Zhoukoudian is one of China’s most important sites. It was here, a cave system near Beijing, that the skull of a new hominin – Homo erectus pekinensis, or Peking Man as it is more commonly called – was found in 1929. The discovery offered the world the eagerly awaited evidence for the missing link in the evolution of living humans. Stone tools were also unearthed in the cave, and these are similar to others found in Chinese Palaeolithic sites, suggesting some continuity rather than outside influences.

As well as early tools, China: visions through the ages discusses the origins of agriculture and the Neolithic roots of Chinese civilisational traditions, with a handy table showing the different cultures active at different points across the sprawling land. Research into the Hemudu culture (beginning 5000 BC) has shown that early communities in the Lower Yangtze River region had sophisticated systems of architecture and technology, and a varied diet. Ongoing excavations at the Hemudu site Tianloushan (which lies below the water table, providing good conditions for the survival of the settlement’s wooden posts and walls) have recovered thousands of ancient rice grains preserved by charring, as well as probable evidence for the management of peaches, foxnuts, and water chestnuts – crops that are important in China’s economy today. As for animals, dogs were the earliest to be domesticated in the country, with the oldest finds dating to about 10,000 BC.
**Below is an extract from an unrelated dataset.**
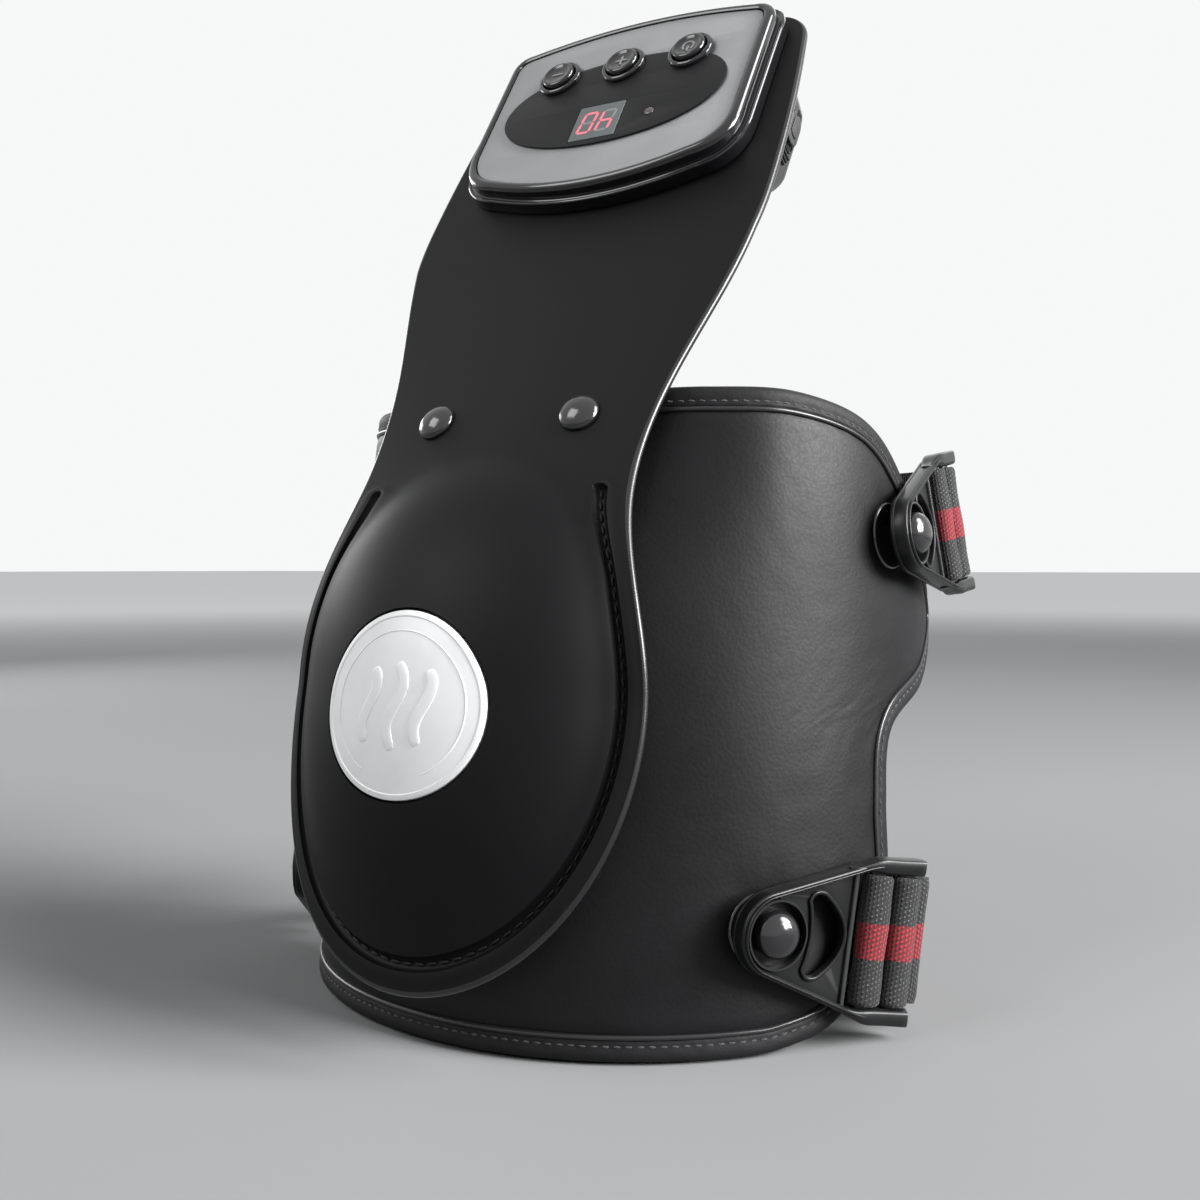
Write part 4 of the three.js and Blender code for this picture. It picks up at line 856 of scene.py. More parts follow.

Much of the material in the book stems from investigations in the 20th century, from the milestone excavation at the Shang Dynasty site of Anyang in 1928-1937 onwards. This was the first campaign organised by the new Academia Sinica, and established the importance of archaeological fieldwork in modern China. As well as the latest research, there are some fascinating examples of ‘old’ archaeology. Ornate bronze vessels were highly prized objects in ancient China, and one Eastern Han stone carving shows a bronze ding vessel being discovered in the Si river and (unsuccessfully) hauled out with rope. Although this stone does not illustrate the actual retrieval of the object, it is a common motif of the period, and shows an interest in earlier antiquity within the ancient world.

Bronzes come in all shapes and sizes, and many have inscriptions, but older than these writings in metal are some 200,000 Shang oracle bones. These date to about 1200-1050 BC and were used in divination, by writing on a piece of turtle shell or ox bone and assessing the cracks that appear when heat is applied. In the surviving fragments, we can see a king’s desire to have a son or to get rid of a troubling toothache. Some of the bones have been written on again when the outcome of the event was known, so we too can find out what fate had in store for these people.

One interesting feature of China: visions through the ages is that, as it has its roots in a curatorial department, it offers some insights into museum practices, such as acquisitions and personal opinions about different artefacts, changing standards and expectations of labels and displays, and techniques available to conservators. With this museum-based dimension, and splendid images of sites and artefacts, the book is a multi-faceted and comprehensive guide to China’s past and how we view it.